Quelle information du public ?

Parallèlement aux évolutions de ce cadre juridique, les statisticiens, en France comme à l’étranger, ont progressivement formalisé et enrichi leur réflexion sur les aspects déontologiques de ces traitements et sur la nécessité de disposer d’un « mandat social » en plus du « mandat juridique ».

C’est ainsi que les appariements de données qui sont utilisés pour construire les statistiques sont listés dans les programmes de travail qui sont présentés chaque année au Conseil national de l’information statistique, instance de concertation entre les producteurs et les utilisateurs de la statistique publique.

Que font les autres pays ?

La plupart des instituts de statistiques utilisent des appariements de données.

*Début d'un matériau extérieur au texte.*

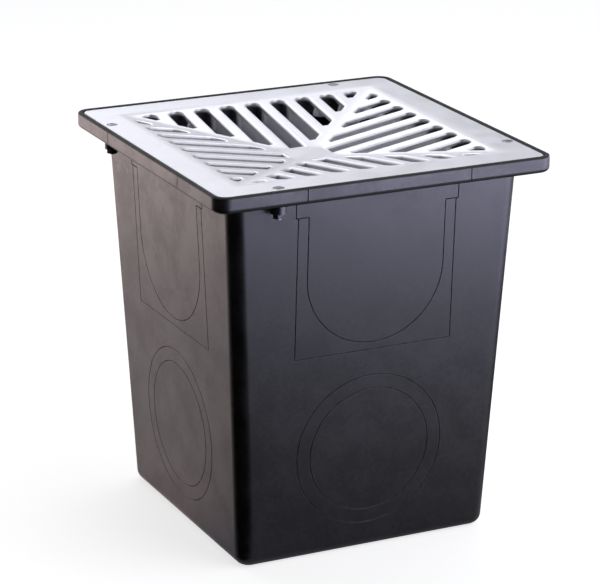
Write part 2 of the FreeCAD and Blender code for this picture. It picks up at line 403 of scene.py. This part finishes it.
@dataclass(frozen=True)
class CastMetal:
    """Satin silver casting: fine grain, faint clouds, brighter worn edges, dull and dark below its top."""

    colour: Colour = (0.74, 0.74, 0.78)
    shade_colour: Colour = (0.66, 0.66, 0.71)
    clouds: Noise = Noise(18.0 * MM, 4.0, 0.55)
    cloud_band: Band = (0.3, 0.7)
    cloud_shade: float = 0.6
    specks: Noise = Noise(1.1 * MM, 2.0, 0.6)
    speck_band: Band = (0.45, 0.75)
    speck_shade: float = 0.25
    worn_colour: Colour = (0.86, 0.86, 0.89)
    worn_edge: float = 0.9 * MM
    worn_share: float = 0.8
    worn_polish: float = 0.06
    raw_colour: Colour = (0.10, 0.10, 0.12)
    raw_roughness: float = 0.75
    raw_depths: Band = (1.5 * MM, 3.5 * MM)
    raw_ring: Band = (84.0 * MM, 89.0 * MM)
    dish: Dish = Dish()
    roughness: float = 0.34
    roughness_spread: float = 0.10
    grain: Noise = Noise(0.55 * MM, 3.0, 0.6)
    dimples: Noise = Noise(2.6 * MM)
    dimple_height: float = 0.8
    relief: float = 0.015 * MM
    relief_strength: float = 0.7
    metallic: float = 0.78

    def build(self) -> bpy.types.Material:
        """Make the material.

        Returns:
            The material.
        """
        material, graph, shader = new_material("satin_cast_metal")
        clouds = graph.noise(self.clouds).band(*self.cloud_band)
        specks = graph.noise(self.specks).band(*self.speck_band)
        edges = graph.edge_mask(self.worn_edge)
        x, y, z = graph.axes(graph.place())
        outside = graph.math("MAXIMUM", graph.math("ABSOLUTE", x), graph.math("ABSOLUTE", y))
        inwards = graph.math("MAXIMUM", self.dish.half - outside, 0.0)
        fall = graph.math("MINIMUM", inwards * self.dish.slope, self.dish.depth)
        raw = (self.dish.top - fall - z).band(*self.raw_depths)
        shade = clouds * self.cloud_shade + specks * self.speck_shade
        base = graph.blend(shade, self.colour, self.shade_colour)
        base = graph.blend(edges * self.worn_share, base, self.worn_colour)
        base = graph.blend(raw * outside.band(*self.raw_ring), base, self.raw_colour)
        graph.feed(shader.inputs["Base Color"], base)
        rough = self.roughness + (clouds - 0.5) * self.roughness_spread - edges * self.worn_polish
        graph.feed(shader.inputs["Roughness"], rough + raw * (self.raw_roughness - self.roughness))
        height = graph.noise(self.grain) + graph.noise(self.dimples) * self.dimple_height
        graph.feed(shader.inputs["Normal"], graph.bump(height, self.relief, self.relief_strength))
        shader.inputs["Metallic"].default_value = self.metallic
        return material


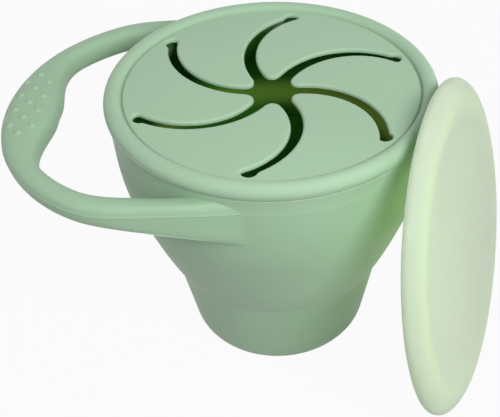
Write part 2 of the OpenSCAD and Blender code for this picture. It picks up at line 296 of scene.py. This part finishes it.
def show_inside(tree, skin, colour):
    """Deeper colour inside the cup, and the light that comes through its thin folding band."""
    shader = tree.nodes["Principled BSDF"]
    share = add_node(tree, "ShaderNodeAttribute", attribute_name="inside").outputs["Fac"]
    mix = add_node(tree, "ShaderNodeMix", {"B": (*colour, 1)}, data_type="RGBA")
    tree.links.new(share, mix.inputs["Factor"])
    tree.links.new(skin, mix.inputs["A"])

    place = add_node(tree, "ShaderNodeTexCoord")
    split = add_node(tree, "ShaderNodeSeparateXYZ")
    tree.links.new(place.outputs["Object"], split.inputs["Vector"])
    for start, end in GLOW_RISE, GLOW_FALL:
        band = add_node(tree, "ShaderNodeMapRange", interpolation_type="SMOOTHSTEP")
        band.inputs["From Min"].default_value = start * MM
        band.inputs["From Max"].default_value = end * MM
        tree.links.new(split.outputs["Z"], band.inputs["Value"])
        share = math_result(tree, "MULTIPLY", share, band.outputs["Result"])
    strength = math_result(tree, "MULTIPLY", share, GLOW)
    tree.links.new(strength, shader.inputs["Emission Strength"])
    shader.inputs["Emission Color"].default_value = (*GLOW_COLOUR, 1)
    return mix.outputs["Result"]


CUP_SKIN = silicone("cup_silicone", CUP_COLOURS, CUP_ROUGH, inner=CUP_INSIDE)
LID_SKIN = silicone("lid_silicone", LID_COLOURS, LID_ROUGH, inner=LID_INSIDE)
COVER_SKIN = silicone("cover_silicone", COVER_COLOURS, COVER_ROUGH, translucent=1.0)


# ---- the cup ----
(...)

Ils sont préconisés au niveau européen, tout comme l’emploi de sources administratives, pour limiter les coûts et réduire la charge des personnes ayant à répondre à une enquête. Ainsi deux des principes du Code des bonnes pratiques de la statistique européenne évoquent ces objectifs : le Principe 9 de charge non excessive pour les déclarants « Afin d’éviter la multiplication des demandes de données, les sources administratives ou autres sont mobilisées autant que possible » et le Principe 10 de rapport coût efficacité « les ressources sont utilisées de façon efficiente ; tout est mis en œuvre pour améliorer l’exploitation statistique des sources de données administratives ou autres et pour limiter le recours à des enquêtes directes ».

Chez nos collègues canadiens, les appariements font l’objet d’un texte juridique spécifique depuis 1986. Ils font depuis peu l’objet d’un examen de nécessité et de proportionnalité, conformément au cadre mis en place en 2019. Le principe de nécessité vise à s’assurer qu’il y a un bénéfice pour la société canadienne associée au traitement de données. Pour le principe de proportionnalité, les experts de Statistique Canada déterminent comment recueillir uniquement les données nécessaires, en prenant en compte la nature plus ou moins sensible des données et en vérifiant qu’il n’y a pas d’alternative moins gourmande en données pour atteindre le même objectif.